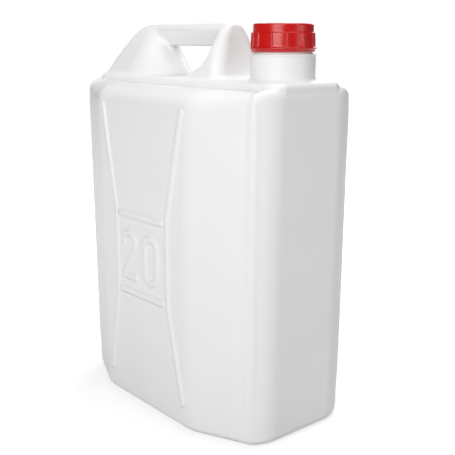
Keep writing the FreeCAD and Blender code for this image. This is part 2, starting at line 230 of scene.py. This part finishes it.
FLOOR_SIZE = 12
FLOOR_LEVEL = -0.0002
FLOOR_GREY = 0.5
FLOOR_ROUGHNESS = 0.9
FLOOR_LIFT = 0.6  # the floor's own light near the jug; further off it is 1
LIFT_NEAR = 0.2
LIFT_FAR = 0.9
WORLD_LIGHT = 0.12

LAMP_CENTRE = 0.2  # the height that the lamps stand round
# name, azimuth, elevation, distance, the height it aims at, size, power
LAMPS = (
    ("key", 26, 25, 2.2, 0.22, 1.3, 37.0),
    ("top", 180, 78, 2.2, 0.3, 1.3, 29.0),
    ("side", 112, 12, 2.2, 0.2, 1.2, 8.0),
    ("back", 215, 30, 2.4, 0.2, 1.3, 16.0),
)

CAMERA_AZIMUTH = 49.873
CAMERA_ELEVATION = 13.455
CAMERA_DISTANCE = 0.9089
CAMERA_TARGET = (0.0328, 0, 0.2080)
CAMERA_LENS = 62.37  # millimetres
CAMERA_SENSOR = 36  # millimetres
CAMERA_CLIP = (0.05, 50)


def smooth_step(low, high, value):
    """Zero below low, one above high, and smooth between."""
    t = np.clip((value - low) / (high - low), 0, 1)
    return t * t * (3 - 2 * t)


def join(a, b, k):
    """Both solids together, with a soft inside corner."""
    return np.minimum(a, b) - np.maximum(k - np.abs(a - b), 0) ** 2 / (4 * k)


def common(a, b, k):
    """What two solids share, with a soft edge."""
    return -join(-a, -b, k)


def round_edge(a, b, radius):
    """What two solids share, with the edge between them rounded to a radius."""
    inner = np.minimum(np.maximum(a, b) + radius, 0)
    outer = np.hypot(np.maximum(a + radius, 0), np.maximum(b + radius, 0))
    return inner + outer - radius


def round_box(px, py, half_x, half_y, radius):
    """The distance to a rectangle with round corners, in a plane."""
    dx = np.abs(px) - half_x + radius
    dy = np.abs(py) - half_y + radius
    return (
        np.hypot(np.maximum(dx, 0), np.maximum(dy, 0))
        + np.minimum(np.maximum(dx, dy), 0)
        - radius
    )


def line_distance(px, py, start, end):
    """The distance to a straight line from start to end, in a plane."""
    ax, ay = start
    bx, by = end[0] - ax, end[1] - ay
    t = np.clip(((px - ax) * bx + (py - ay) * by) / (bx * bx + by * by), 0, 1)
    return np.hypot(px - ax - t * bx, py - ay - t * by)


def rails(q, z):
    """The two cross rails, above and below the figures."""
    middle = sum(RAIL_ENDS) / 2
    half = (RAIL_ENDS[1] - RAIL_ENDS[0]) / 2
    return np.minimum.reduce(
        [round_box(q - middle, z - level, half, RAIL_HALF, RAIL_CORNER) for level in RAIL_HEIGHTS]
    )


def nought(q, z):
    """The figure 0."""
    middle, tall = (FIGURE_LOW + FIGURE_HIGH) / 2, (FIGURE_HIGH - FIGURE_LOW) / 2
    ring = round_box(q - NOUGHT_AT, z - middle, FIGURE_REACH, tall, FIGURE_REACH)
    return np.abs(ring) - FIGURE_HALF


def two(q, z):
    """The figure 2: a bow, a slant and a base."""
    level = FIGURE_HIGH - FIGURE_REACH
    turn = np.arctan2(z - level, q - TWO_AT)
    on_bow = (turn > BOW_TAIL) | (turn < BOW_TIP)
    bow = np.abs(np.hypot(q - TWO_AT, z - level) - FIGURE_REACH)
    tail = (
        TWO_AT + FIGURE_REACH * math.cos(BOW_TAIL),
        level + FIGURE_REACH * math.sin(BOW_TAIL),
    )
    tip = (TWO_AT - FIGURE_REACH, level)
    ends = np.minimum(np.hypot(q - tail[0], z - tail[1]), np.hypot(q - tip[0], z - tip[1]))
    bow = np.where(on_bow, bow, ends)
    corner = (TWO_AT - FIGURE_REACH, FIGURE_LOW)
    slant = line_distance(q, z, tail, corner)
    base = line_distance(q, z, corner, (TWO_AT + FIGURE_REACH, FIGURE_LOW))
    return np.minimum.reduce([bow, slant, base]) - FIGURE_HALF


def strokes(q, z):
    """The distance to the raised strokes of a broad face, q reading from left to right."""
    side = np.abs(q)
    ridges = np.minimum.reduce(
        [line_distance(side, z, a, b) for a, b in zip(RIDGE_LINE, RIDGE_LINE[1:])]
    )
    return np.minimum.reduce([ridges - RIDGE_HALF, rails(q, z), nought(q, z), two(q, z)])


def with_posts(sides, end, across, depth, z):
    """The can's plan: its sides and ends, with grooves and soft posts at the corners."""
    upright = smooth_step(*POST_FOOT_LEVELS, z) * smooth_step(*POST_HEAD_LEVELS, z)
    groove = np.exp(-(((across - GROOVE_AT) / GROOVE_WIDTH) ** 2))
    plan = common(sides + GROOVE_DEPTH * groove * upright, end, END_BLEND)
    post = np.hypot(across - POST_AT[0], depth - POST_AT[1]) - POST_RADIUS
    return join(plan, post + POST_SHRINK * (1 - upright), POST_BLEND)


def with_deck(body, across, y, z, end):
    """The can with the raised narrow deck on it, and the fine seam round the deck."""
    plan = round_box(across, y, CAN_HALF_LENGTH, DECK_HALF_WIDTH, DECK_CORNER)
    plan = np.maximum(plan, end + DECK_INSET)
    deck = round_edge(plan, z - CAN_HEIGHT, DECK_EDGE)
    deck = np.maximum(deck, (DECK_ROOT - z) * DECK_ROOT_SLOPE)
    seam = np.exp(-(((plan - SEAM_OUT) / SEAM_WIDTH) ** 2)) * smooth_step(*SEAM_LEVELS, z)
    corner = smooth_step(*SEAM_END_SPAN, across)
    return join(body + SEAM_DEPTH * seam * (1 - corner), deck, DECK_BLEND)


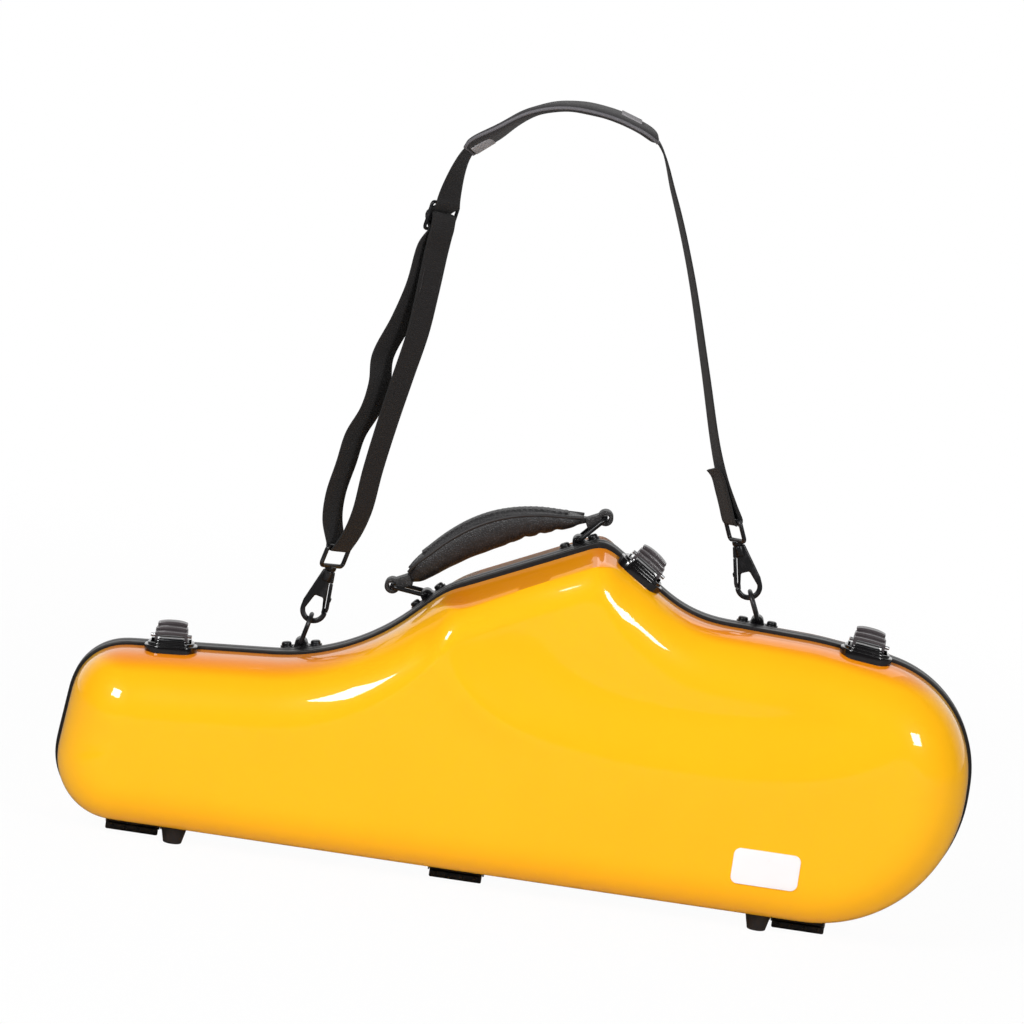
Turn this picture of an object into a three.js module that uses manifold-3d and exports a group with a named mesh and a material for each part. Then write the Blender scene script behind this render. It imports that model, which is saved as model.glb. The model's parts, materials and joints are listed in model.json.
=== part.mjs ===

**WRITTEN PROBLEM:** Return the lines of the records that include the string "scene".

**TASK RESPONSE:**
Keep writing the FreeCAD and Blender code for this image. This is part 2, starting at line 230 of scene.py. This part finishes it.
Turn this picture of an object into a three.js module that uses manifold-3d and exports a group with a named mesh and a material for each part. Then write the Blender scene script behind this render. It imports that model, which is saved as model.glb. The model's parts, materials and joints are listed in model.json.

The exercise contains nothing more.